No, Scott Hahn was different. Most of us knew enough then to know that he was a full-blooded Protestant. Hahn’s creed had been Calvinist; Calvinists were perceived as anti-Catholic to the core. There was no ‘High Church’ element within this Reformed group who could, in any way, be persuaded that they were really not that far from Rome. The stern face of John Calvin seemed to be perpetually turned away from the Roman ‘anti-Christ.’
Eventually, the book arrived. Rome, Sweet Home: Our Journey to Catholicism was a must-read when it began to appear in bookshops and then on friends’ bookshelves. All at once it seemed to be everywhere. It was better than the average conversion story. It had all the drama of any good convert’s tale: the pain, the surprise and the eventual joy. But it had another angle to it. Kimberly Hahn was the book’s co-author, something sometimes forgotten. Her testimony to her marriage, her husband and to her own journey proved just as interesting. The stresses and strains between the couple at the ‘fast-track’ conversion of Scott in opposition to the gentler walk of his wife added another dramatic dimension to proceedings. Let’s face it, when you pick up a conversion story you know how it is going to end. In Rome, Sweet Home, it was never clear, until the end, if the Hahn marriage would survive Scott’s embrace of Catholicism. It was an all-too-human dilemma enfolded in a spiritual adventure.
The Hahns did survive. They prospered, in fact. More books followed. There was the beginning of a ‘Hahn style of writing’ in these volumes. Books shot through with Scripture, with the Church Fathers, and with a word play and sense of fun that only those fully in control of their material can get away with. Friends on this side of the Atlantic would sometimes bemoan Hahn’s puns. I liked them. No one bemoaned, however, the way he made us reach for our Bibles afresh while wondering: Does Scripture really say that? With this global Bible Study, came an awakening amongst Catholics that this book — The Book — was as much ours as anyone else’s, and that there was nothing to be feared by studying it. In fact, there was everything to be gained by so doing, and, not least, much new to found there.
As the years passed, we on this side of the Atlantic finally saw Hahn. He appeared online. Normally, he was being interviewed about his latest book. He was sober and serious. He was dignified; he had gravitas. He looked slightly constrained by the studio, and the producers, and the time allotted to such things as discussions around his newly published book.

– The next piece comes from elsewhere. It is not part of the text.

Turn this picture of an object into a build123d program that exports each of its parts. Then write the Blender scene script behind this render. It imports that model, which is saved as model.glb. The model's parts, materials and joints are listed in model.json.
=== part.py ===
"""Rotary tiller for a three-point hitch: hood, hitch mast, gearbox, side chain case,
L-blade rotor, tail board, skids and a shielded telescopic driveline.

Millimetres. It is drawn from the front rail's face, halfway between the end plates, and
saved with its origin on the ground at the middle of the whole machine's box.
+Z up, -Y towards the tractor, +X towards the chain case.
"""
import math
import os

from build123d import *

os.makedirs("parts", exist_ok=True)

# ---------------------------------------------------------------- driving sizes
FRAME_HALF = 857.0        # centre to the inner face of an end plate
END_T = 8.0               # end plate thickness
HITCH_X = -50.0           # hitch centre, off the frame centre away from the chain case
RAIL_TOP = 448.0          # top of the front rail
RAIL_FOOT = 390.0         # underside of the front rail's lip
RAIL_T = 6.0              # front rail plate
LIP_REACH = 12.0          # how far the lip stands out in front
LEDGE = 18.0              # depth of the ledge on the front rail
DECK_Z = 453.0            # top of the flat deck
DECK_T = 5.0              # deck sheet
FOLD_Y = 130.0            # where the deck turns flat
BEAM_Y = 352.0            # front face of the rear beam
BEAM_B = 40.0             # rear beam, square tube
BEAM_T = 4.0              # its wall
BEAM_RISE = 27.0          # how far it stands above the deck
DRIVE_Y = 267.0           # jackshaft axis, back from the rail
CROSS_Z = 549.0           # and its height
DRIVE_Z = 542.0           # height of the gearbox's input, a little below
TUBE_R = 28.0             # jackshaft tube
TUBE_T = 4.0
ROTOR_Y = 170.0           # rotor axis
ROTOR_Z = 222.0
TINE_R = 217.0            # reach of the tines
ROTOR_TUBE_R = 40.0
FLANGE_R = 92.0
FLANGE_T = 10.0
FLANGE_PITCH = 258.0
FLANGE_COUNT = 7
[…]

He looked like a cinema actor on a small screen — a performer too big for the medium.
Long ago, I had reconciled myself to the idea that I would never see or hear, let alone meet Scott Hahn. Maybe my resignation was in the manner many of us think of our favorite Hollywood actors. Glad they are there, glad of the films they make, the performances they give, but what to do if the doorbell rang and we found such a star upon the doorstep? Hahn is a Catholic ‘superstar’ of sorts and he seemed to exist in a firmament somewhere far, far away.

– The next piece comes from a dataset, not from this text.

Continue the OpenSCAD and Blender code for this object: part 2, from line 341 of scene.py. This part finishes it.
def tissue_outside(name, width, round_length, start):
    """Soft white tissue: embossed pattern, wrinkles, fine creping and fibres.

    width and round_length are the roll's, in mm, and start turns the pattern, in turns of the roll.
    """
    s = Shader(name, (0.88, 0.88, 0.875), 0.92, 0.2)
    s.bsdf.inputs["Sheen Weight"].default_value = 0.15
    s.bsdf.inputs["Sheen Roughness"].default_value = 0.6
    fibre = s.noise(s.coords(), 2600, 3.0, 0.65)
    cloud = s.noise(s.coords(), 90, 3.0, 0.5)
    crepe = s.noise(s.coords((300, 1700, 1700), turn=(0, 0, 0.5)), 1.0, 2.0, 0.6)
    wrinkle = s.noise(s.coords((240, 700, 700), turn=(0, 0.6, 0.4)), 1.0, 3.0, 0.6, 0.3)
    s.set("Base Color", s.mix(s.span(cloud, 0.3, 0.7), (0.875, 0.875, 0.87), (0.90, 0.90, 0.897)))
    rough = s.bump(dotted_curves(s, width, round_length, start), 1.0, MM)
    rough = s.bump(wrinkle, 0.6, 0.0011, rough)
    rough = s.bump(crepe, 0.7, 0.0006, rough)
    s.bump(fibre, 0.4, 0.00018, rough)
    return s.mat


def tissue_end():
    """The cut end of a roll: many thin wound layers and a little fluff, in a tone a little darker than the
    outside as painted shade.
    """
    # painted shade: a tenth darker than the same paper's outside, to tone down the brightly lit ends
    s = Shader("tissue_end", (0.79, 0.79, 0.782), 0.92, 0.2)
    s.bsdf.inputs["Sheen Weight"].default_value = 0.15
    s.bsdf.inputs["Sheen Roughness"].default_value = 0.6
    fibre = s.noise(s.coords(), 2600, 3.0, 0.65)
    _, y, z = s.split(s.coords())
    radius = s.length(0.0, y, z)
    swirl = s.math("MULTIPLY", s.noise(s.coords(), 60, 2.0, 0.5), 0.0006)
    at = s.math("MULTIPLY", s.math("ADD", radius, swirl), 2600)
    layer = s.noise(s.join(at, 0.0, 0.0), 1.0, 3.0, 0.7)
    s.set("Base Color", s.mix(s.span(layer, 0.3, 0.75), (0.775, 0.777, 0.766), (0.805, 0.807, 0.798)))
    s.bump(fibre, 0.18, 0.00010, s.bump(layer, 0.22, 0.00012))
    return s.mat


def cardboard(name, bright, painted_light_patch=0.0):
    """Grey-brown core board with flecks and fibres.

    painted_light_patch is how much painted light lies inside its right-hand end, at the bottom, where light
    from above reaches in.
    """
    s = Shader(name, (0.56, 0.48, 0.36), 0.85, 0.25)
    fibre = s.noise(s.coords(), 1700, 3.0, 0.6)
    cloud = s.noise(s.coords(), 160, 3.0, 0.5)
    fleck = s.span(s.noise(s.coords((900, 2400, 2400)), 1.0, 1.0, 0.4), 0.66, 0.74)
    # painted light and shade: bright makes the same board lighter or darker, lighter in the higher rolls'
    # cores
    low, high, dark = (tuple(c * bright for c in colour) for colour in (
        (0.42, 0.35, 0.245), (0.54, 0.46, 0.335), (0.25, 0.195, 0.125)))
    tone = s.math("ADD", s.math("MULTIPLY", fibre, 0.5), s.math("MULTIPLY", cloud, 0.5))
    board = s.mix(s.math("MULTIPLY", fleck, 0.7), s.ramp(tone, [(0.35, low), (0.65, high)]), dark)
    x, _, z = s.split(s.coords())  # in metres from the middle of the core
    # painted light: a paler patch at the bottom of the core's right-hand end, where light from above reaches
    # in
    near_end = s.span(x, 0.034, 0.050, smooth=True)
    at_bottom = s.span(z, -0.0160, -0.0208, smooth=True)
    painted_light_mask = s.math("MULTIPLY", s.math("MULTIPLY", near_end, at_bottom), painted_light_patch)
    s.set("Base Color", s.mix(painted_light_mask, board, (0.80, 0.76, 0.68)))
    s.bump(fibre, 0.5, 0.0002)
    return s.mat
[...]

Then, out of the blue, a friend asked if I would like to go to see Scott Hahn. What? It seemed soon he was coming to London, something of which I was unaware. My friend had a ticket but was unable to use it: would I like the ticket?
So there I was, one Friday in late winter, boarding a brightly lit train on a dark night heading for the Hampstead area of London and a church where Scott Hahn was speaking. I had with me a bag full of books. My friend had loaded me up with his multiple copies that he wished signed by their author. I was only too happy to oblige.

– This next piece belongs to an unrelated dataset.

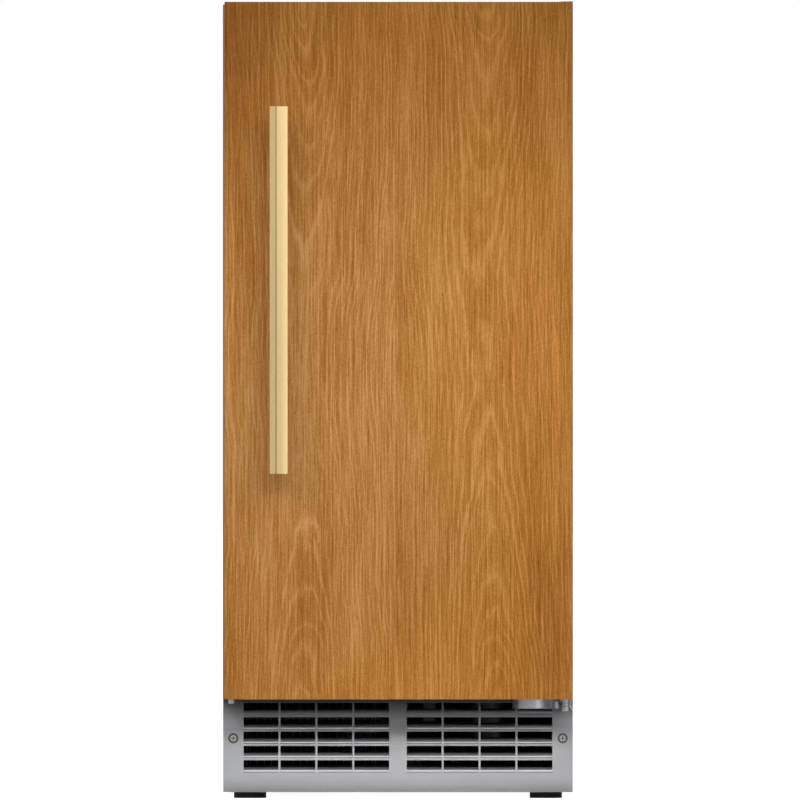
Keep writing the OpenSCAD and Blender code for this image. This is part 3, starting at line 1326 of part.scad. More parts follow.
base_pan();
left_side_panel();
right_side_panel();
top_panel();
bulkhead();
rear_panel();
service_panel();
inner_liner();
foam_insulation();
toe_grille();
grille_screws();
lower_hinge_bracket();
lower_hinge_pin();
upper_hinge_bracket();
hinge_screws();
control_housing();
evaporator_plate();
evaporator_coil();
evaporator_rails();
water_distributor();
water_pan();
cutter_frame();
cutter_wires();
pump_motor();
pump_hose();
bin_drain();
drain_hose();
drain_outlet();
bin_thermistor();
compressor();
compressor_mounts();
condenser_fins();
condenser_tubes();
fan_shroud();
fan_motor();
filter_drier();
refrigerant_lines();
hot_gas_valve();
water_inlet_valve();
fill_tube();
control_box();
power_gland();
door_shell();
door_liner();
door_gasket();
overlay_panel();
handle_bar();
handle_posts();
door_bushings();
hinge_hole_plug();
fan_blade();
pump_impeller();
power_button();
clean_button();
light_button();
foot_front_left();
foot_front_right();
foot_rear_left();
foot_rear_right();
ice_scoop();
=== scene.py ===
"""Finishes and stage for an under-counter ice maker with a wood overlay panel.

Laid out as a Blender add-on and run as a script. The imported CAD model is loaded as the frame, its nodes are
dressed with procedural materials, and the soft door seal is made here as a surface. Lengths are in metres.
"""

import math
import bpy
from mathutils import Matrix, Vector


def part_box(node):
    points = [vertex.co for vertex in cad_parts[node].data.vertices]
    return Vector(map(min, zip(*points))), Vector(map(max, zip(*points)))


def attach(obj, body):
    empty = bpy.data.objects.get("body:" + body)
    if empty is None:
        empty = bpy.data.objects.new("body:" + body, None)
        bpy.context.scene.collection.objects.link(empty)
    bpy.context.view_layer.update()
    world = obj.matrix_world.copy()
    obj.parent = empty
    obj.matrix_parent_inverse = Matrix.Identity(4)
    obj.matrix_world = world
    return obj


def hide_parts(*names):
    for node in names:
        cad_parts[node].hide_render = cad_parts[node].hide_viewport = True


bl_info = {
    "name": "Under-counter ice maker dressing",
    "version": (1, 0, 0),
    "blender": (4, 5, 0),
    "location": "3D View > Sidebar > Ice maker",
    "description": "Dresses the ice maker's parts in procedural finishes and sets its stage",
    "category": "Object",
}

from functools import reduce

import bpy
import numpy as np
from bpy.props import FloatProperty, FloatVectorProperty, PointerProperty
from bpy.types import Operator, Panel, PropertyGroup

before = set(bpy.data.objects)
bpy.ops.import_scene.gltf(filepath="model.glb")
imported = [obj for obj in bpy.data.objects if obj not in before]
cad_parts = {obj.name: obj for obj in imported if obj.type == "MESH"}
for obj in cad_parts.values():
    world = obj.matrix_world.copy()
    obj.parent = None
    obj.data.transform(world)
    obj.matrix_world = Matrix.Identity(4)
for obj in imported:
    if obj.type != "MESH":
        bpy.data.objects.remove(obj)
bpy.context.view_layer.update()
PANEL_LOW, PANEL_HIGH = (np.array(corner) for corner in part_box("overlay_panel"))
FACE_Y = PANEL_LOW[1]

# A noise stays mostly between these values
NOISE_LOW, NOISE_HIGH = 0.3, 0.7

# Steel: linear colour of the shade painted on it, and the look of its polished places
PAINTED_SHADE_COLOUR = (0.03, 0.026, 0.027)
POLISHED_METALLIC, POLISHED_ROUGHNESS = 0.85, 0.28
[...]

As the train sped on into the city, I thought of how I would present each copy, and helpfully tell Scott to whom it was to be dedicated. How Scott and I would exchange a few words, just a few, but enough to tell him how much I appreciated his writing and his witness. We would laugh and shake hands and bid each other farewell. How then I would walk back to the Underground Station feeling that somehow I had achieved one of my life’s unwritten goals. And how for years after people would say: ‘You met Scott Hahn?’ This amazement would quickly be followed by their question: ‘What was he like?’ In time my replies would grow vaguer, if the story larger, to the point where I was sure that Scott had ‘asked me to help him write his next book’ — yes, he must have — but I had had to decline being so busy… You know how things are...
The reverie ended as the destination was announced for the Underground Station at which I had to disembark. Off into the night I strolled with the backpack of books, which felt no weight at all. After all, I was off to meet Scott Hahn.
In the audience that night, I watched Scott Hahn appear at St. Dominic’s Priory Church. How he looked out upon the crowd who had come to hear him — the event was sold out weeks in advance — and then how he conquered. He was better than I expected. Funnier, more perceptive, with greater stage presence, humbler with it too, I noted the careful and deliberate genuflection each time he was in front of the Blessed Sacrament. He talked for over an hour. It seemed like mere minutes. As he spoke of the Scriptures, I kept making mental notes ‘to look that up when I get home.’
And then the end came, and, he left the sanctuary.
A number of the audience went forward clutching books but it was futile. My heart sank. There was to be no book signing.
The subsequent walk back to the Underground Station and the journey home did not have the same excitement as the journey out. There was much to mull over though, much to recall, much for which to be grateful. As well, there was a bag of books to shoulder home, all unsigned and seemingly heavier than before.
Later that night, while sitting poring over the Book of Kings and looking for the clues laid earlier in the evening by Hahn, I caught sight, out of the corner of my eye, the still unsigned books neatly stacked before me. It was then, returning to The Book, I realized that, already, long ago, Scott Hahn had ‘signed’ a book to me, and it was there in front of me.